Son yıllarda Kürt kimliğini tanıdığını ileri süren Türk Hükümeti, Kürt halkının meşru haklarını tanımamakta ısrar ediyor. Oysa Kürtlerin temel hakları tanınmadan, „Kürt kimliğini tanıyorum“ demenin bir anlamı yoktur.
Kürt sorununa adil bir çözüm, ancak iki halkın eşitliği temelinde mümkündür. Biz böylesine demokratik bir yapıda iki halkın yanyana, kardeşçe, barış içinde yaşayabileceği görüşündeyiz. Bunun biçimi demokratik federasyondur.
Bunun için de Türk devletinin yıllardır süregelen baskı politikasının sonucu olan bugünkü çatışma ortamı sona ermeli, sorunun barışçı çözümüne yol açılmalıdır. Türk Hükümeti de eğer gerçekten barış, demokrasi ve eşitlik istiyorsa aşağıdaki acil adımları biran önce atmalıdır:
1- Karşılıklı olarak ateş kesilmelidir.
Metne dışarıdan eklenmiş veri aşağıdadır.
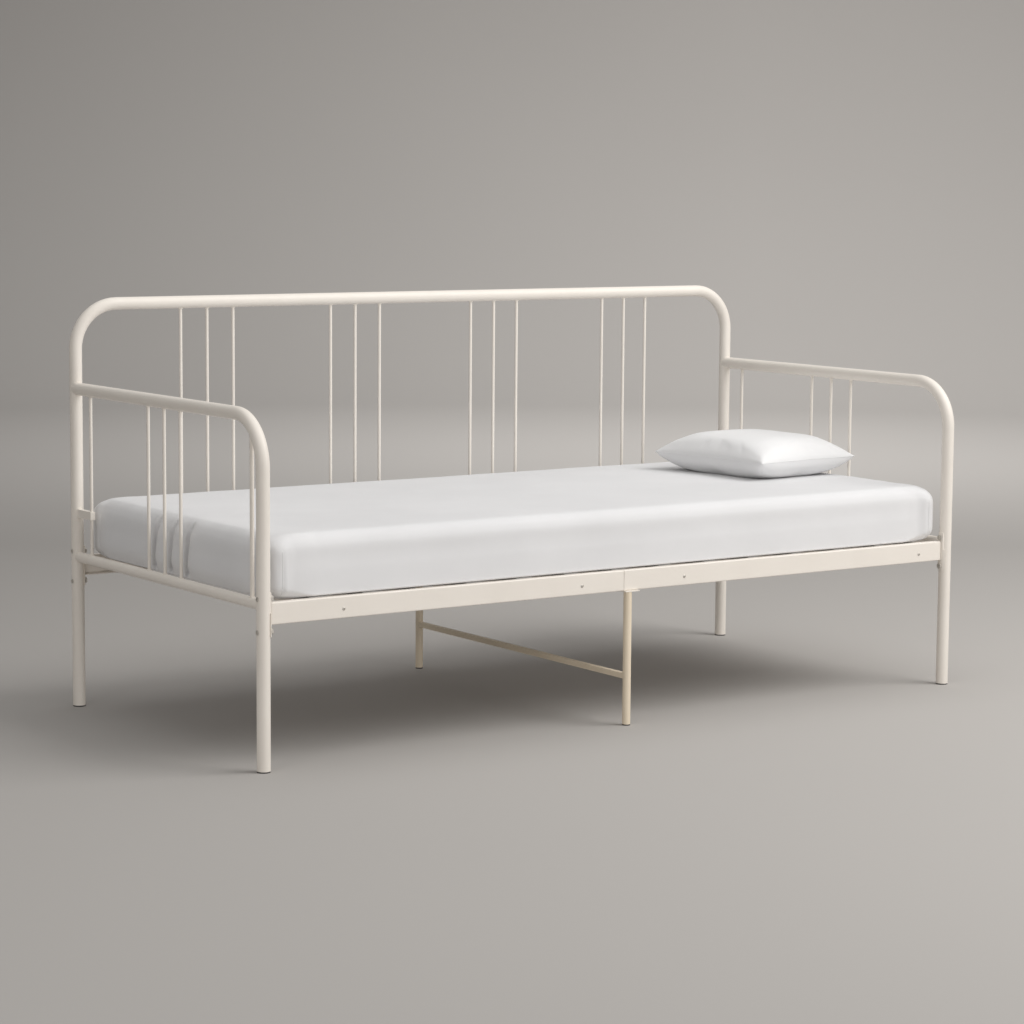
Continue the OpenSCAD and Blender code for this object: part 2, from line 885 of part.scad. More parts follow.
slat_caps(-1);  // slat_caps_front
slat_caps(1);  // slat_caps_rear
mattress();
cushion();
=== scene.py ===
"""Looks of a metal daybed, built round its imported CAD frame.

Metres; +X along the bed, +Y to its high back, +Z up. The steel frame is the CAD's own, painted here, with
weld beads added. The mattress and the cushion are cloth simulations that stand for their plain CAD solids.
"""

import math  # noqa: E402

import bmesh  # noqa: E402
import bpy  # noqa: E402
import numpy as np  # noqa: E402
from mathutils import Matrix, Vector, noise  # noqa: E402
from mathutils.bvhtree import BVHTree  # noqa: E402


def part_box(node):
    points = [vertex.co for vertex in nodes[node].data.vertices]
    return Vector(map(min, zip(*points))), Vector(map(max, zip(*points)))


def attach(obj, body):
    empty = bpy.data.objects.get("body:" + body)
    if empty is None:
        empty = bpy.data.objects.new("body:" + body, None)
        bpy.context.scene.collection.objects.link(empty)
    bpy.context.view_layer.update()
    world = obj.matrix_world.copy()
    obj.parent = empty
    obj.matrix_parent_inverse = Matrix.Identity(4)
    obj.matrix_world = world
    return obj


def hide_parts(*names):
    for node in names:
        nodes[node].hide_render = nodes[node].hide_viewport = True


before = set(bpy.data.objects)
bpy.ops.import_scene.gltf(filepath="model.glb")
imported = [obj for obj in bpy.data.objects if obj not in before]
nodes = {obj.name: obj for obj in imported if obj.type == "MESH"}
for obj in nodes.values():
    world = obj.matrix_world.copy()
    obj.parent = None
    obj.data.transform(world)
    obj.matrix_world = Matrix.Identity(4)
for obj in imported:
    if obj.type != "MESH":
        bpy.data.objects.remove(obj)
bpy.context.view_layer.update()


# ---------- the frame's sizes, read from the CAD ----------

def span(node, axis):
    """Lowest and highest coordinate of a CAD node along axis 0, 1 or 2."""
    lo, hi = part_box(node)
    return lo[axis], hi[axis]


POST_R = (span("front_left_leg", 0)[1] - span("front_left_leg", 0)[0]) / 2
POST_X = span("front_right_leg", 0)[0] + POST_R
POST_Y = span("rear_left_leg", 1)[0] + POST_R
BACK_TOP_Z = span("back_frame", 2)[1] - POST_R
ARM_TOP_Z = span("left_arm_tube", 2)[1] - POST_R
ARM_RAIL_R = (span("left_arm_lower_rail", 2)[1] - span("left_arm_lower_rail", 2)[0]) / 2
ARM_RAIL_Z = span("left_arm_lower_rail", 2)[0] + ARM_RAIL_R
FOOT_BAR_Z = span("back_foot_bar", 2)[1]


# ---------- materials ----------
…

PKK’nın attığı ilk adım bu bakımdan iyi ve tarihi bir fırsattır;
2- Kürdistan’da olağanüstü hale, Bölge Valiliği sistemine son verilmeli; Kontrgerilla, „Özel Timler“ ve köy korucuları dağıtılmalıdır;
3- Kürt ulusunun varlığını ve haklarını da güvence altına alan demokratik bir anayasa yapılmalı; tüm antidemokratik yasa ve kurumlar kaldırılmalıdır;
4- Genel af çıkarılmalıdır;
5- Düşünce, söz, basın ve örgütlenme özgürlükleri tam olarak tanınmalıdır;
6- Partilerimiz de dahil, tüm yasaklı partilerin ülkenin legal politik yaşamına serbestçe katılma olanağı tanınmalıdır;
7- Kürt dili, tarihi, kültürü üzerindeki baskılar son bulmalı; Kürtçe eğitim olanağı sağlanmalı; radyo ve televizyon Kürtçe yayın yapmalıdır;
8- Mevcut ortam nedeniyle Kürdistan’dan göç etmek zorunda kalanların, ya da sürgün edilenlerin yerlerine dönmelerine olanak sağlanmalı ve zararları tazmin edilmelidir;
9- Kürdistan’ın son yıllarda daha da yıkılan ekonomisinin iyileştirilmesi, tarım ve ticaretin yeniden canlandırılması için köklü ekonomik programlar uygulanmalıdır.
Bu vesileyle halkımızın Newroz bayramını yürekten kutlarız.